Writer Scott Rosenberg hammers some blunted nuances into his material, as when Memphis and the ex-girlfriend, turned on by seeing one of the car owners having sex in front of an open window, acknowledge the sexual charge they get from their thievery. Gone in 60 Seconds indulges in a lot of fetishism, but it’s centered less around the cars themselves than the high that can be gotten from stealing them. It’s obsessed with the skills and gadgetry one needs to boost the high-priced machines, and apart from Memphis’ fixation on a ’67 Mustang, the gang is more turned on by thieving than driving.
60 Seconds has some of the sorry earmarks of typical Bruckheimer fare: a colorless villain, music that gnaws at the soft underbelly of quiet dialogue scenes, and a craven addiction to telephoto lenses that flatten the movie out into a giant TV show. But it’s also less brutal, with nothing like the sadistic massacres that punctuated The Rock, and it doesn’t have any of those Dolby-enhanced fireballs that knock you into a coma. It even maintains some of the original picture’s discount-store charm with its funky, blue-collar settings – these thieves still live on the street.
For 60 Seconds’ biggest surprise is that its action scenes are less developed than its characters. A couple of smash-and-grab sequences early on in the picture are fast and to the point, and are clearly meant as appetizers for the movie’s main course.
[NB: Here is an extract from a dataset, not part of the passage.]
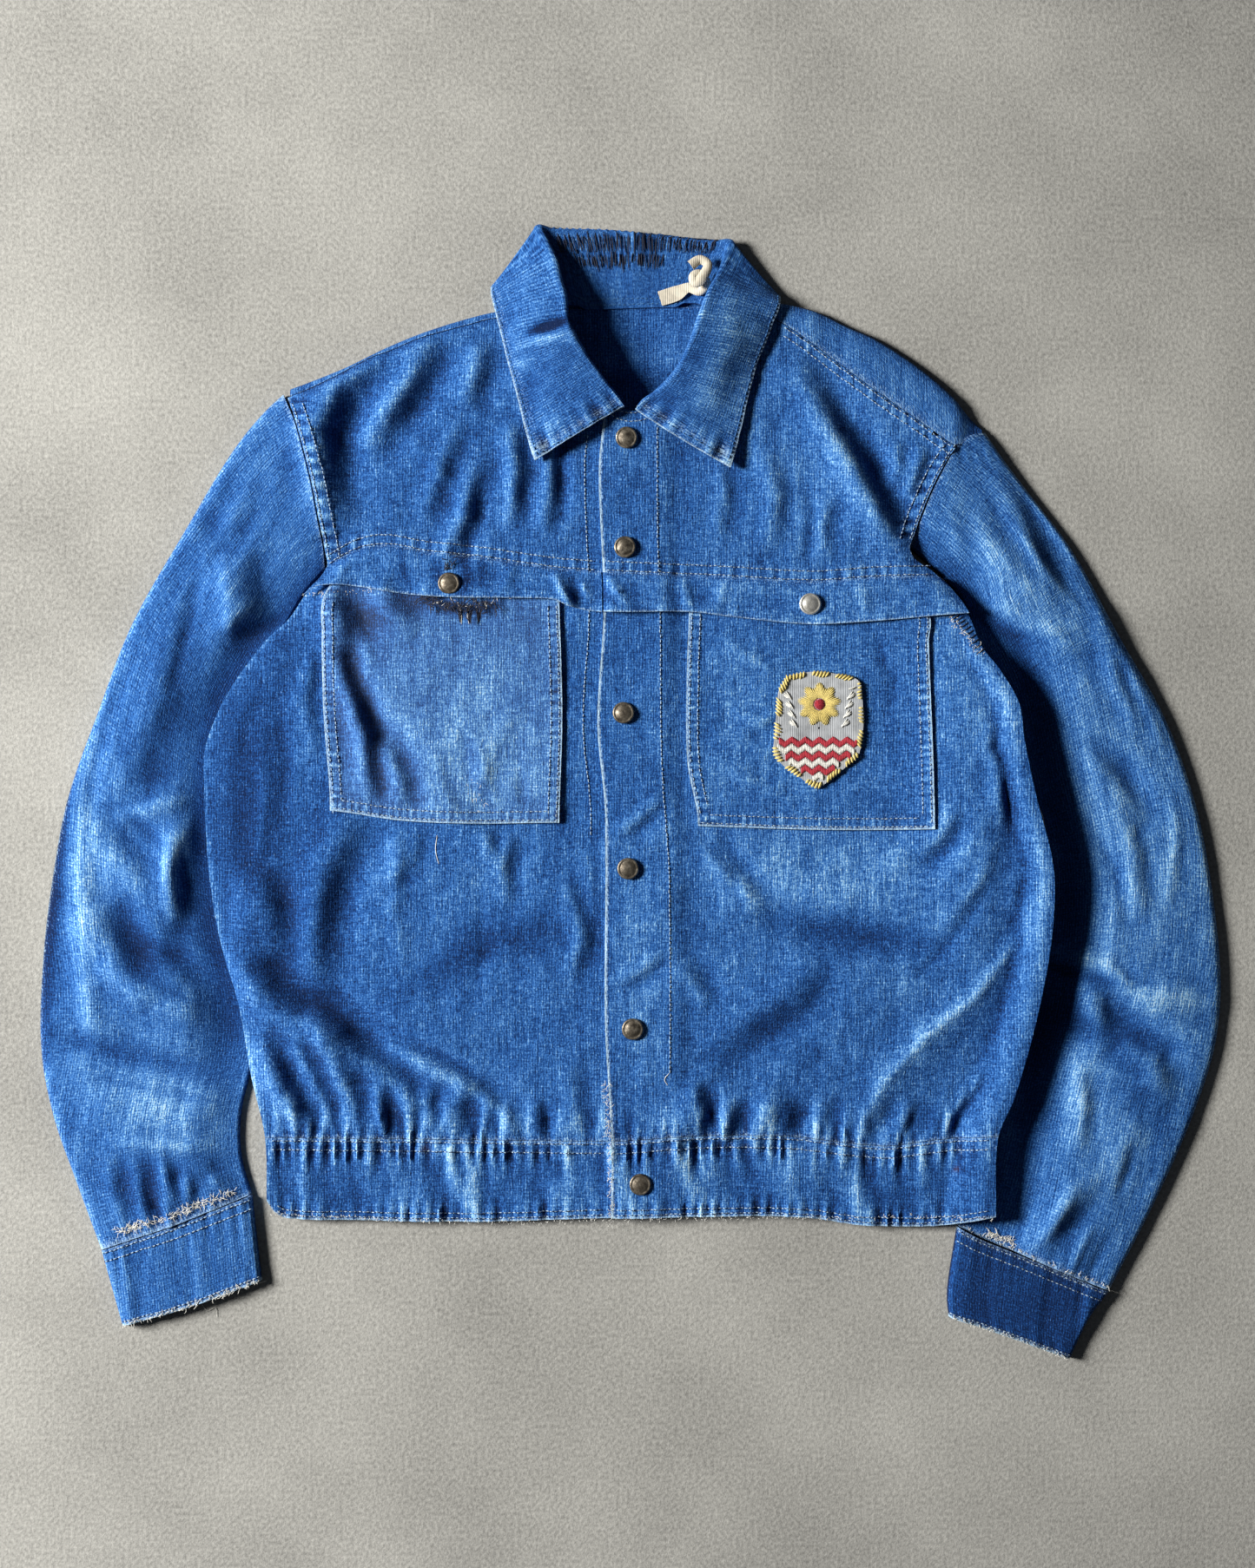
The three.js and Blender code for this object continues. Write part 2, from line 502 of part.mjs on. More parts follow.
const rightCuffSeam = [[-249.5, -264.5], [-279, -276], [-302, -285], [-326, -293], [-349, -301]];
sleeve("right", {
  armhole: [[-201.3, 145.5], [-202, 159], [-206, 181], [-210, 203], [-215.5, 225], [-221, 244],
    [-229, 262]],
  cuffSeam: rightCuffSeam,
  inner: [[-201.3, 145.5], [-215, 130], [-226, 112], [-236, 95], [-246, 75], [-262, 40],
    [-265.5, 0], [-262.5, -50], [-257, -95], [-246, -141], [-247, -170], [-251, -187],
    [-256, -207], [-257.5, -225], [-256, -242], [-249.5, -264.5]],
  outer: [[-229, 262], [-239.5, 252.5], [-260, 228], [-294, 172], [-329, 110], [-351, 53],
    [-371, -4], [-380, -50], [-387, -107], [-388.5, -170], [-380, -215], [-366, -255],
    [-349, -301]],
  cuffTop: drop(rightCuffSeam, [0.2, -0.7]),
  cuffEnd: [[-243, -321], [-290, -338], [-335, -351]],
  cuffInner: [[-249.3, -265.2], [-243, -321]],
  cuffOuter: [[-348.8, -301.7], [-335, -351]],
}, RIGHT_SLEEVE_FOLDS, (y) => 17 * smooth((125 - y) / 25) * smooth((y + 205) / 30), false);

const leftCuffSeam = [[214.6, -285], [230, -293], [255, -303], [288, -317], [315, -328]];
sleeve("left", {
  armhole: [[183, 160.5], [187, 170], [191, 181], [197.5, 197], [205, 212], [214, 227],
    [222, 234], [233.5, 236.5]],
  cuffSeam: leftCuffSeam,
  inner: [[183, 160.5], [200.5, 145.5], [216, 129], [222.5, 114], [224, 100], [231, 80],
    [240, 58], [244, 35], [250, 0], [260, -50], [259, -95], [250, -147], [236, -198],
    [227, -240], [218, -272], [214.6, -285]],
  outer: [[233.5, 236.5], [244, 221], [259, 201], [290, 160], [321, 104], [352.5, 47],
    [372.5, -10], [384, -73], [388.5, -130], [384, -170], [367, -221], [344, -272],
    [315, -328]],
  cuffTop: drop(leftCuffSeam, [-0.2, -0.7]),
  cuffEnd: [[209, -345], [246, -357], [289, -373]],
  cuffInner: [[214.4, -285.7], [208, -330], [209, -345]],
  cuffOuter: [[314.8, -328.7], [302, -346], [289, -373]],
}, LEFT_SLEEVE_FOLDS, (y) => 20 * smooth((125 - y) / 25), true);

// The collar runs from its right front end round the neck: neck seam, roll line, free edge.
const COLLAR = [
  [[-9, 249, 15], [-4, 252, 18], [-63, 217, 15.5]],
  [[-17, 259, 15], [-10, 260, 21], [-66, 226, 15]],
  [[-29, 272, 15], [-19, 272, 24], [-70, 240, 14.5]],
  [[-41, 284, 15], [-28, 285, 26.5], [-75, 260, 14.5]],
  [[-50, 294, 15], [-35, 295, 28], [-80, 280, 14.5]],
  [[-56, 304, 14.5], [-39.5, 307, 28], [-85, 299, 14.5]],
  [[-54, 311, 13.5], [-41.5, 322, 26], [-88, 311, 14]],
  [[-47, 316, 12], [-45.5, 334, 22], [-90, 319, 12.5]],
  [[-44, 318.5, 10], [-50, 349, 17], [-92, 327, 9]],
  [[-42, 320, 9], [-56, 362, 12], [-92, 332, 6]],
  [[-40, 320, 8], [-60.5, 372.5, 8], [-92, 330, 3.5]],
  [[-34, 320, 7.2], [-52, 371.5, 4.5], [-86, 314, 0.8]],
  [[-26, 320.5, 7], [-40, 371, 3.7], [-68, 302, 0]],
  [[-12, 321, 7], [-20, 370.5, 3.4], [-38, 296, 0]],
  [[2, 321.5, 7], [0, 369, 3.3], [0, 294, 0]],
  [[15, 322, 7], [20, 367, 3.4], [40, 296, 0]],
  [[28, 322, 7], [40, 364.5, 3.7], [70, 302, 0]],
  [[37, 321.5, 7.2], [56, 363.5, 4.5], [90, 312, 0.8]],
  [[43, 321, 8], [65, 362.5, 8], [98, 324, 3.5]],
  [[46, 320, 9], [61, 350, 12], [98, 326, 6]],
  [[50, 318, 10.5], [55.5, 338, 17], [98, 323, 10]],
  [[53, 314, 12.5], [50, 328, 22], [97, 317, 13.5]],
  [[56, 306, 14.5], [45, 314, 26], [93, 307, 14.5]],
  [[53, 294, 15], [40, 299, 28], [88, 294, 14.5]],
  [[46, 284, 15], [34, 286, 27], [82, 278, 14.5]],
  [[38, 275, 15], [27.5, 274, 25], [77, 260, 14.5]],
  [[29, 266, 15], [19.5, 265.5, 22.5], [73, 242, 15]],
  [[18, 257, 15], [11, 259, 20], [69, 226, 15]],
  [[10, 249, 15], [3, 251, 18], [65, 212.5, 15.5]],
];

// One cross-section of the collar: its face from the neck seam over the roll to the free edge,
// and the same face moved in by the wall.
function collarSection([seam, roll, edge]) {
  const [n, r, e] = [seam, roll, edge].map((p) => new THREE.Vector3(...p));
  const out = r.clone().sub(n.clone().add(e).multiplyScalar(0.5)).normalize();
  const square = (v, axis) => v.clone().addScaledVector(axis, -v.dot(axis)).normalize();
  const fallSide = square(e.clone().sub(n), out);
  const centre = r.clone().addScaledVector(out, -COLLAR_ROLL);
  const face = [];
  const into = [];
  const rollStart = centre.clone().addScaledVector(fallSide, -COLLAR_ROLL);
  const rollEnd = centre.clone().addScaledVector(fallSide, COLLAR_ROLL);
  const standIn = square(fallSide, rollStart.clone().sub(n).normalize());
  const fallIn = square(fallSide, e.clone().sub(rollEnd).normalize()).negate();
  for (const t of [0, 0.5]) {
    face.push(n.clone().lerp(rollStart, t));
    into.push(standIn);
  }
  for (const turn of [-0.5, -0.25, 0, 0.25, 0.5]) {
    const spoke = out.clone().multiplyScalar(Math.cos(turn * Math.PI))
      .addScaledVector(fallSide, Math.sin(turn * Math.PI));
    face.push(centre.clone().addScaledVector(spoke, COLLAR_ROLL));
    into.push(spoke.clone().negate());
  }
  for (const t of [0.33, 0.67, 1]) {
    const crown = 2.5 * Math.sin(Math.PI * t) * Math.max(0, fallSide.z);
    face.push(rollEnd.clone().lerp(e, t).addScaledVector(fallSide, crown));
    into.push(fallIn);
  }
  const inner = face.map((p, i) => p.clone().addScaledVector(into[i], CLOTH + 0.2).toArray());
  return [face.map((p) => p.toArray()), inner];
}
const collarSections = COLLAR.map(collarSection);
add("collar", wall(turned(collarSections.map((s) => s[0])), turned(collarSections.map((s) => s[1]))),
  denim(0x4568a0));

// Knotted tape loop: a flat tape along a rising looped path on the collar's stand.
const TAPE_WIDTH = 8;
const tapePath = new THREE.CatmullRomCurve3([
  [18, 328, 8.4], [30, 328.5, 8.6], [40, 331, 10.5], [48, 338, 14], [44, 345, 16.5],
  [37, 340, 19], [40, 333, 20.5], [46, 328, 21],
].map((p) => new THREE.Vector3(...p)));
const tapeSteps = 18;
const tapeFace = [];
for (let k = 0; k <= tapeSteps; k++) {
  const point = tapePath.getPointAt(k / tapeSteps);
  const heading = tapePath.getTangentAt(k / tapeSteps).setZ(0).normalize();
  const aside = new THREE.Vector3(-heading.y, heading.x, 0).multiplyScalar(TAPE_WIDTH / 2);
  tapeFace.push([point.clone().sub(aside).toArray(), point.clone().add(aside).toArray()]);
}
add("hang_loop", wall(turned(tapeFace), turned(tapeFace.map((row) => row.map(
  ([x, y, z]) => [x, y, z - 1])))), new THREE.MeshStandardMaterial({ color: 0xb9ab8e, roughness: 0.9 }));

// Snap caps: shallow domes seated on the cloth, tilted with it.
const capProfile = [[0, 0], [SNAP_RADIUS - 0.6, 0], [SNAP_RADIUS, 0.8], [SNAP_RADIUS - 0.6, 1.9],
  [SNAP_RADIUS * 0.6, 2.5], [0, 2.7]].map(([r, h]) => new THREE.Vector2(r, h));
const capShape = new THREE.LatheGeometry(capProfile, 14).rotateX(Math.PI / 2);
const snapLift = (x, y, height, lift) => {
  const reach = SNAP_RADIUS;
  const slopeX = (height(x + reach, y) - height(x - reach, y)) / (2 * reach);
  const slopeY = (height(x, y + reach) - height(x, y - reach)) / (2 * reach);
  const normal = new THREE.Vector3(-slopeX, -slopeY, 1).normalize();
  return [height(x, y) + lift, normal];
};
const UP = new THREE.Vector3(0, 0, 1);
function snap(name, [x, y], height, lift) {
  const mesh = add(name, capShape.clone(), brass);
  const [z, normal] = snapLift(x, y, height, lift);
  mesh.position.set(x, y, z);
  mesh.quaternion.setFromUnitVectors(UP, normal);
}
const SNAPS = [[-3, 232], [-4, 160.5], [-5, 52], [-2, -50], [1, -155], [6, -257]];
SNAPS.forEach((place, i) => snap(`snap_${i + 1}`, place, overFrontHeight, 0.8));
snap("snap_flap_right", [-119, 136.5], frontHeight, 2 * (CLOTH + LAP) + 0.6);
snap("snap_flap_left", [117, 123], overFrontHeight, 2 * (CLOTH + LAP) + 0.6);

// The badge: a shield on the left pocket.
const badgeOutline = [
  [101.6, 75.6], [96.5, 66], [95, 52], [94, 38], [93.6, 25], [99, 18], [110, 10], [121.6, 3],
  [130, 8], [141, 17], [148, 23], [151, 34], [152, 48], [151, 62], [149.5, 72], [143, 76],
  [134, 77.5], [123, 79], [111, 78],
];
const BADGE_CENTRE = [123, 42];
const BADGE_THICKNESS = 1.4;
const badgeBase = (x, y) => overFrontHeight(x, y) + CLOTH + LAP + 0.9;
const badgeRings = [1, 0.66, 0.33].map((scale) => badgeOutline.map(([x, y]) => [
  lerp(BADGE_CENTRE[0], x, scale), lerp(BADGE_CENTRE[1], y, scale)]));
function badgeGeometry() {
  const count = badgeOutline.length;
  const layers = [0, BADGE_THICKNESS].map((up) => [
    ...badgeRings.flat(), BADGE_CENTRE].map(([x, y]) => [x, y, badgeBase(x, y) + up]));
  const centre = 3 * count;
  const layer = centre + 1;
  const index = [];
  for (let i = 0; i < count; i++) {
    const k = (i + 1) % count;
    for (const r of [0, 1]) {
      const [a, b, c, d] = [r * count + i, r * count + k, (r + 1) * count + k, (r + 1) * count + i];
      index.push(layer + a, layer + c, layer + d, layer + a, layer + b, layer + c);
      index.push(a, d, c, a, c, b);
    }
    index.push(layer + 2 * count + i, layer + 2 * count + k, layer + centre);
    index.push(2 * count + i, centre, 2 * count + k);
    index.push(i, layer + k, layer + i, i, k, layer + k);
  }
  const geometry = new THREE.BufferGeometry();
  geometry.setAttribute("position", new THREE.Float32BufferAttribute(layers.flat(2), 3));
  geometry.setIndex(index);
  geometry.computeVertexNormals();
  return geometry;
}
add("badge", badgeGeometry(), new THREE.MeshStandardMaterial({ color: 0x8f8f8a, roughness: 0.9 }));

export default jacket;
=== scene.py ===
"""Looks of a worn denim work jacket laid flat on its back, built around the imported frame.

Lengths are millimetres in the frame's axes until a mesh is made, which is in metres.
Right and left are the wearer's, so the wearer's right is at the viewer's left.
"""
import math

import bpy
import numpy as np
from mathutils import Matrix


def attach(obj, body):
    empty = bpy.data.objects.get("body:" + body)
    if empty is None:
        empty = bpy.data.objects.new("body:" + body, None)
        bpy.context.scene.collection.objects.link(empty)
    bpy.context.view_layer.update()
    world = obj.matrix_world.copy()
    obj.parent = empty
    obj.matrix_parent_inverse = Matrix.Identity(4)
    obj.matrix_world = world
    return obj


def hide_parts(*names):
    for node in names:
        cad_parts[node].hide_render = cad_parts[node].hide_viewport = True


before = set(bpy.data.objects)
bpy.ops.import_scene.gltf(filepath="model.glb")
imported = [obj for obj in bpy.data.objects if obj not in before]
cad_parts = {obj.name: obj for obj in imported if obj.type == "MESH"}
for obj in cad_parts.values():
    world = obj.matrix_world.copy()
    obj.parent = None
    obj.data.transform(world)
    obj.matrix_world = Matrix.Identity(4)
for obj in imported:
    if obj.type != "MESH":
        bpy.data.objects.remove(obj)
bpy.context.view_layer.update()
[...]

When the cops finally catch up to Memphis just as he’s boosting the Mustang – the fiftieth car on his list – you know that this is what the movie has been building toward. But the ensuing chase is more frenzied than choreographed, and it’s weighed down by some heavy constraints: as the hero, Memphis can’t be responsible for harming any innocent parties, and the car has to be delivered in good enough condition to satisfy the bad guy. And Gone in 60 Seconds goes so stale in its last 10 minutes that it makes The Rock look like some experimental flick that’s just way the hell out there. It’s beyond depressing when you realize that all the sly plotting and colorful characterizations are only leading up to one of those tedious shootouts on a warehouse’s grated catwalk.
Most mystifying of all, Sena and Rosenberg miss a golden opportunity when they hide the stolen autos from view by sticking them one-by-one inside a ship container. The decision robs us of our chance to see Memphis bask in the glow of his gathered booty – the Aston Martin DB1 and the DeTomaso Pantera and especially the ’67 Shelby Mustang GT 500 that he worships and adores – and to savor along with the master thief this capstone to his storied career. Even Toby Halicki knew better than that.